In “Night Came” Lee establishes himself as a modern maestro of crescendo. The track commences in sprawling, muted riffs only to rise steadily into a skyward collision. But the album’s most powerful track is without a doubt “All My Life,” a banging six and a half minutes of heartrending majors and plummeting minor chords. This is Lee at his biggest, holding nothing back. Not reverb, not gospel harmonies, not lead guitar, and certainly not a full drum kit. But once again, the emotive scale of the song is undercut by bleak lyrics. In the chorus Lee confesses “all my life I’ve been searching for something, so I always ended up with nothing,” a truth that leaves him neither here nor there.
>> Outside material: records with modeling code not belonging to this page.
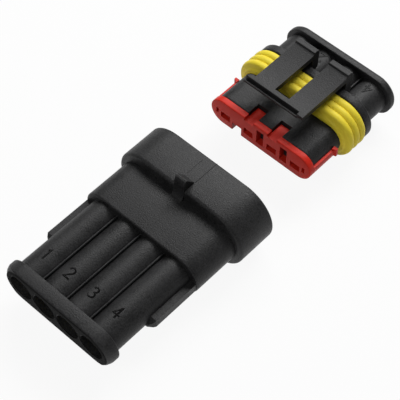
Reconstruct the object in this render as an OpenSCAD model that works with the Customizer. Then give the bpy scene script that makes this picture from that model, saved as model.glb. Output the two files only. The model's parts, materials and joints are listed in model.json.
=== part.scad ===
/* [Layout] */
// Spacing of the wire positions
pitch = 6; // [5.9:0.05:6.3]
// Clear distance between the two halves as they are laid out
half_gap = 14; // [6:0.5:24]
// Soft edge on the cap's wire-end face
rim_edge = 0.4; // [0.3:0.1:1]
// Crisp edge on the inner side of both rims and on the lock plate
crisp_edge = 0.2; // [0.1:0.05:0.3]
// Small edge on moulded steps
step_edge = 0.35; // [0.15:0.05:0.45]

/* [Cap outside] */
// Length of the cap from its wire end to its mouth
cap_l = 41.6; // [39:0.2:44]
// Thickness of the cap's wire-end rim
cap_rim_t = 2.95; // [2:0.05:3.2]
// Height of the cap's wire-end rim
cap_rim_h = 8.8; // [8.4:0.1:9.4]
// Width of the cap's wire-end rim
cap_rim_w = 27.2; // [26.9:0.1:28]
// Inset of that rim's two rounded ends at the wire-end face
cap_rim_round = 1.7; // [1:0.1:2.2]
// Lean in degrees of the cap's wire-end face, whose lower edge is set in
face_lean = 4; // [0:0.5:5]
// Radius of each wire tube
tube_r = 3.6; // [3.4:0.05:3.9]
// Thickness of the rounded ribs between the tubes
rib_t = 0.4; // [0.3:0.05:0.6]
// Height of the ribs above the middle line
rib_z = 2.95; // [2.6:0.05:3.2]
// Distance from the mouth to the back of the waist
waist_l = 19.35; // [18.8:0.05:20]
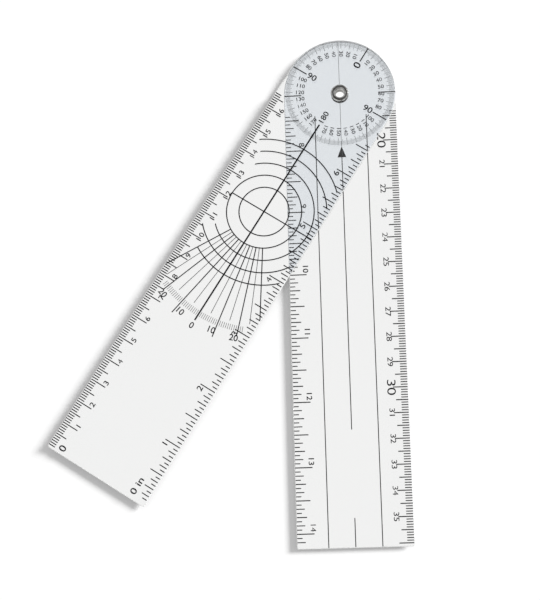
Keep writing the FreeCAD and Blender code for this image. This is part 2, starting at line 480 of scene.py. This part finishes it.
def ink_material():
    """Black screen ink: matt, a little uneven where it was drawn through the mesh."""
    if "screen_ink" in bpy.data.materials:
        return bpy.data.materials["screen_ink"]
    material, nodes, links, shader = new_material("screen_ink")
    finish = bpy.context.scene.finder_finish
    mottle = add_noise(nodes, links, scale=1800.0, detail=3.0)
    colour = nodes.new("ShaderNodeMixRGB")
    colour.inputs["Color1"].default_value = finish.ink_colour
    colour.inputs["Color2"].default_value = shade(finish.ink_colour, THIN_INK)
    links.new(mottle.outputs["Fac"], colour.inputs["Fac"])
    links.new(colour.outputs["Color"], shader.inputs["Base Color"])
    shader.inputs["Specular IOR Level"].default_value = 0.3
    sheen = add_range(nodes, links, mottle.outputs["Fac"], low=0.55, high=0.8,
                      from_low=0.3, from_high=0.7)
    links.new(sheen.outputs["Result"], shader.inputs["Roughness"])
    add_bump(nodes, links, shader, mottle.outputs["Fac"], strength=0.25, distance=0.01 * MM)
    return material


def sheet_material():
    """Clear polished sheet with satin cut edges and the fine rubs of use."""
    if "clear_sheet" in bpy.data.materials:
        return bpy.data.materials["clear_sheet"]
    material, nodes, links, shader = new_material("clear_sheet")
    shader.inputs["Base Color"].default_value = bpy.context.scene.finder_finish.sheet_colour
    shader.inputs["IOR"].default_value = 1.49

    haze = add_noise(nodes, links, scale=60.0, detail=4.0)
    rubs = add_range(nodes, links, haze.outputs["Fac"], low=0.0, high=0.03,
                     from_low=0.35, from_high=0.75)
    geometry = nodes.new("ShaderNodeNewGeometry")
    normal = nodes.new("ShaderNodeSeparateXYZ")
    links.new(geometry.outputs["Normal"], normal.inputs["Vector"])
    level = add_math(nodes, links, "ABSOLUTE", normal.outputs["Z"], 0)
    cut_edge = add_range(nodes, links, level, low=1.0, high=0.0, from_low=0.6, from_high=0.95)
    satin = add_range(nodes, links, cut_edge.outputs["Result"], low=0.0, high=0.3)
    roughness = add_math(nodes, links, "ADD", rubs.outputs["Result"], satin.outputs["Result"])
    links.new(roughness, shader.inputs["Roughness"])
    clear = add_range(nodes, links, cut_edge.outputs["Result"], low=1.0, high=0.45)
    links.new(clear.outputs["Result"], shader.inputs["Transmission Weight"])

    ripple = add_noise(nodes, links, scale=25.0, detail=2.0)
    add_bump(nodes, links, shader, ripple.outputs["Fac"], strength=0.05, distance=0.2 * MM)
    let_light_through(nodes, links, shader)
    return material


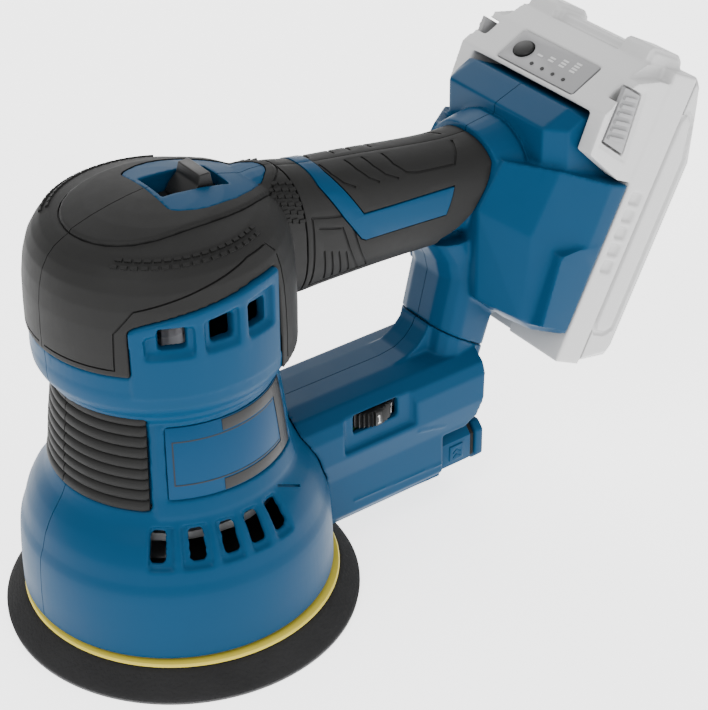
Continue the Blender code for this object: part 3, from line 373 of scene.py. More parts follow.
def plastic(name, colour, roughness, size=1800.0, depth=0.35, bump=0.02, tone=0.14, spread=0.14, dust=0.05,
            metallic=0.0, coat=0.0, sheen=0.0, shine=0.5, grain_distance=0.05):
    """A moulded or machined finish with grain, tone variation, handling marks and a little dust."""
    finish = bpy.data.materials.new(name)
    finish.use_nodes = True
    tree = finish.node_tree
    shader = tree.nodes["Principled BSDF"]
    for label, value in (("Metallic", metallic), ("Coat Weight", coat), ("Coat Roughness", 0.2),
                         ("Sheen Weight", sheen), ("Specular IOR Level", shine)):
        shader.inputs[label].default_value = value
    grain = tree.nodes.new("ShaderNodeGroup")
    grain.node_tree = GROUPS["grain"]
    for label, value in (("Size", size), ("Depth", depth), ("Tone", tone), ("Base Roughness", roughness),
                         ("Spread", spread)):
        grain.inputs[label].default_value = value
    settled = tree.nodes.new("ShaderNodeGroup")
    settled.node_tree = GROUPS["dust"]
    settled.inputs["Amount"].default_value = dust
    base = tree.nodes.new("ShaderNodeMix")
    base.data_type = "RGBA"
    base.blend_type = "MULTIPLY"
    base.inputs["Factor"].default_value = 1.0
    base.inputs["A"].default_value = (*colour, 1.0)
    grey = tree.nodes.new("ShaderNodeCombineColor")
    for label in ("Red", "Green", "Blue"):
        link(tree, grain.outputs["Tone"], grey.inputs[label])
    link(tree, grey.outputs["Color"], base.inputs["B"])
    dusty = tree.nodes.new("ShaderNodeMix")
    dusty.data_type = "RGBA"
    dusty.inputs["B"].default_value = (0.55, 0.54, 0.52, 1.0)
    link(tree, settled.outputs["Mask"], dusty.inputs["Factor"])
    link(tree, base.outputs["Result"], dusty.inputs["A"])
    link(tree, dusty.outputs["Result"], shader.inputs["Base Color"])
    link(tree, grain.outputs["Roughness"], shader.inputs["Roughness"])
    relief = tree.nodes.new("ShaderNodeBump")
    relief.inputs["Strength"].default_value = bump * 10.0
    relief.inputs["Distance"].default_value = grain_distance * MM
    link(tree, grain.outputs["Height"], relief.inputs["Height"])
    link(tree, relief.outputs["Normal"], shader.inputs["Normal"])
    return finish


FINISH = {}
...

Part of what makes this record so great is that it was composed as nothing less than an album; as a continuous narrative in which each song sonically relates to the next, like chapters in a book. While so many contemporary LPs seem thrown together as a compilation of disparate tracks, Suicide Songs maintains a dense thread throughout its 42 minutes. And this thread is as much formal as it is textual. Lee delivers a consistent dose of heady subject matter, yes, but he’s also managed to arrange this album to bear the aural equivalent of dramatic structure; grabbing our attention with “I am the Lord,” building to the crashing climax of “All My Life,” and settling with “Cocaine Christmas and an Alcoholic’s New Year” (the latter having Lee at his most Tom Waits).

At the end of the day, Lee does seem to prefer the overt to the subtle, as he plainly explains that “the record is morbid and bleak, and never resolves itself. The only real kind of triumphant realization is being able to express the morbidity of the situation I found myself in.” It’s the kind of statement you’d expect from someone like Lee, a self-effacing British musician, but I’d say that Suicide Songs is triumphant all on its own. Period.

Suicide Songs is out now on Bella Union.